Ini wajar dilakukan siapa saja, tak terkecuali anak-anak, dalam usaha mempertahankan diri dari rasa takut atau marah. Mereka lebih memilih untuk memusatkan perhatian pada hal lain, misalnya menunduk dan menatap kakinya sendiri. Dengan begitu, mereka tidak perlu merasakan betapa sakit dan malunya dikritik habis-habisan oleh orangtua.

Jadi, semakin sering anak diberi kritikan, semakin besar kemungkinan ia tidak akan mendengarkan kritikan tersebut. Orangtua yang merasa diabaikan pun jadi makin pedas mengkritik dan memarahi anak.

Dalam jangka panjang, bias perhatian yang ditunjukkan anak ditambah dengan kritikan orangtua yang berlebihan bisa membuat anak kesulitan untuk mengenali emosi dari ekspresi wajah orang lain. Ini karena mereka sudah terbiasa (secara tidak sengaja) untuk tak mengacuhkan emosi orang lain.

Padahal, kemampuan untuk mengenali emosi sangat penting bagi anak untuk mengekspresikan emosinya sendiri dan juga untuk berkomunikasi dengan orang lain.

Selain perkembangan emosional yang terganggu, kesehatan mental anak juga bisa terganggu jika orangtua terlalu kasar dalam mengkritik anak. Pola asuh anak seperti ini menurut Greg Hajcak Proudfit, psikolog di Stony Brook University mungkin saja membuat anak jera. Namun, bisa juga membuat anak terkena gangguan kecemasan.

Jadi, bagaimana cara terbaik untuk mengkritik anak?

Anak sering kali berbuat salah, seperti main hingga lupa waktu, tidak membereskan kamar tidur, atau mandi hujan anpa izin. Ini normal terjadi dan tentunya dihadapi banyak orangtua, bukan cuma Anda. Lalu, bagaimana cara orangtua untuk mengontrol perilaku anak? Salah satunya dengan memberinya kritikan.

Namun, Anda perlu tahu bila setiap orang pasti pernah berbuat salah, apalagi anak-anak yang masih dalam tahap belajar. Walaupun tingkah anak sering membuat Anda menggelengkan kepala, bukan berarti setiap tindakannya perlu diberi kritikan.

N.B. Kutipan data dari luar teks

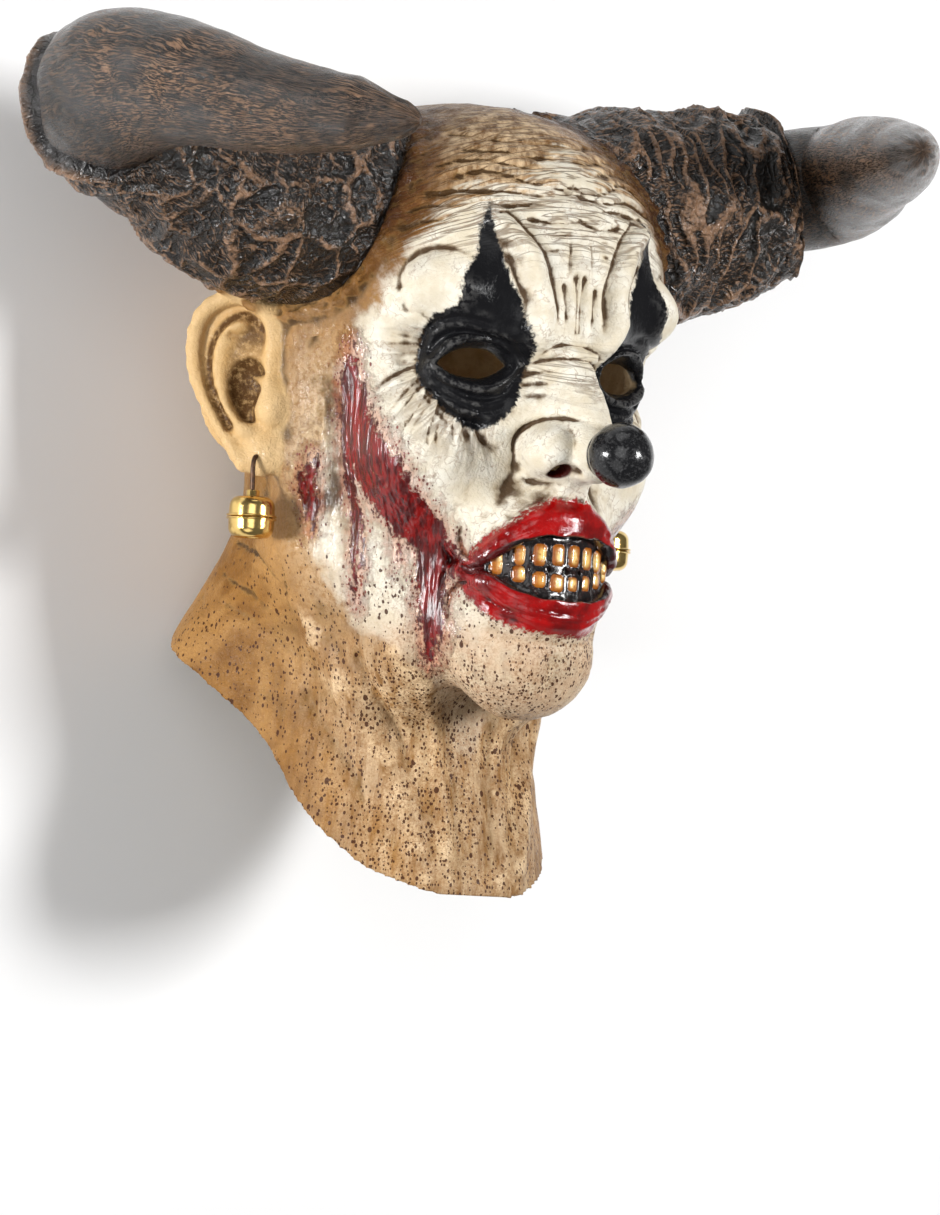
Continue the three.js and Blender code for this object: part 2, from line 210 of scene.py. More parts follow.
soft_light("left_light", -1180, -20, -920, 0.30, 21)
soft_light("right_light", 1300, 60, -760, 0.32, 22)
soft_light("rim_light", -1450, 150, 150, 0.24, 8)
soft_light("front_light", 0, 200, -1900, 1.0, 7)
soft_light("crown_light", 100, 1300, -500, 0.7, 2.4)
soft_light("chin_light", -420, -900, -1250, 0.9, 3.0)

world = bpy.data.worlds.new("studio")
world.use_nodes = True
plug(world.node_tree.nodes["Background"], {"Color": (1.0, 1.0, 1.0), "Strength": WORLD_LIGHT})
bpy.context.scene.world = world
bpy.context.scene.view_settings.view_transform = "Standard"
print("floor", FLOOR_HALF * 2, "m wide,", len(bpy.data.lights), "soft lights")

# %% [markdown]
# The skin is one casting with a wall of about 3 mm, and it has soft swellings, folds and deep
# creases that run into each other. It could be sculpted, but in code the easiest clay is a distance
# field: a number at every place that says how far the surface is, negative inside. Simple forms are
# blended by their numbers, and a mesh is taken from the zero level at the end.

# %% Clay: distances to simple forms
def length(*parts):
    return np.sqrt(sum(part * part for part in parts))


def ellipsoid(p, centre, radii):
    x, y, z = ((p[k] - centre[k]) / radii[k] for k in range(3))
    near = length(x, y, z)
    return near * (near - 1) / np.maximum(length(x / radii[0], y / radii[1], z / radii[2]), 1e-6)


def capsule(p, a, b, radius_a, radius_b):
    d = [b[k] - a[k] for k in range(3)]
    q = [p[k] - a[k] for k in range(3)]
    t = np.clip((q[0] * d[0] + q[1] * d[1] + q[2] * d[2]) / (d[0] ** 2 + d[1] ** 2 + d[2] ** 2), 0, 1)
    return length(q[0] - t * d[0], q[1] - t * d[1], q[2] - t * d[2]) - (radius_a + (radius_b - radius_a) * t)


def blend(a, b, reach):
    """joins two forms with a fillet of about this reach"""
    h = np.clip(0.5 + 0.5 * (b - a) / reach, 0, 1)
    return b + (a - b) * h - reach * h * (1 - h)


def carve(a, b, reach):
    """takes form b out of form a, with a rounded edge"""
    return -blend(-a, b, reach)


def chain(p, points, radii, reach=1.0):
    """a rope of clay along some points"""
    rope = capsule(p, points[0], points[1], radii[0], radii[1])
    for k in range(1, len(points) - 1):
        rope = blend(rope, capsule(p, points[k], points[k + 1], radii[k], radii[k + 1]), reach)
    return rope


def ramp(values, start, end):
    """0 up to start, 1 from end on, straight in between"""
    return np.clip((values - start) / (end - start), 0, 1)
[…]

Apalagi mengkritiknya secara berlebihan, misalnya dengan suara yang keras atau kata-kata yang kasar.

Kritikan yang Anda berikan pada anak itu harus didengar dan dipahami oleh anak. Jangan sampai, kritikan tersebut masuk ke telinga kanan dan keluar dari telinga kiri alias tidak berguna sama sekali.

Caranya memang tidak mudah, tapi Anda bisa menerapkan tenik “kritikan plus pujian”. Maksudnya, di sela Anda mengkritik anak beri juga pujian dan dukungan padanya. Selain itu, pilih kata-kata yang tidak menyakiti hati anak. Tentu anak akan memberikan perhatian pada Anda.

Misalnya anak membiarkan kamarnya berantakan setelah ia menggambar dan mencorat-coret. Coba katakan, “Gambarmu bagus sekali, nak. Tapi kenapa kamarnya jadi berantakan, ya? Kalau gambarnya sudah bagus, kamarnya dibuat bagus juga, dong. Ayo, rapikan pensil warna dan mejamu kalau sudah selesai menggambar.”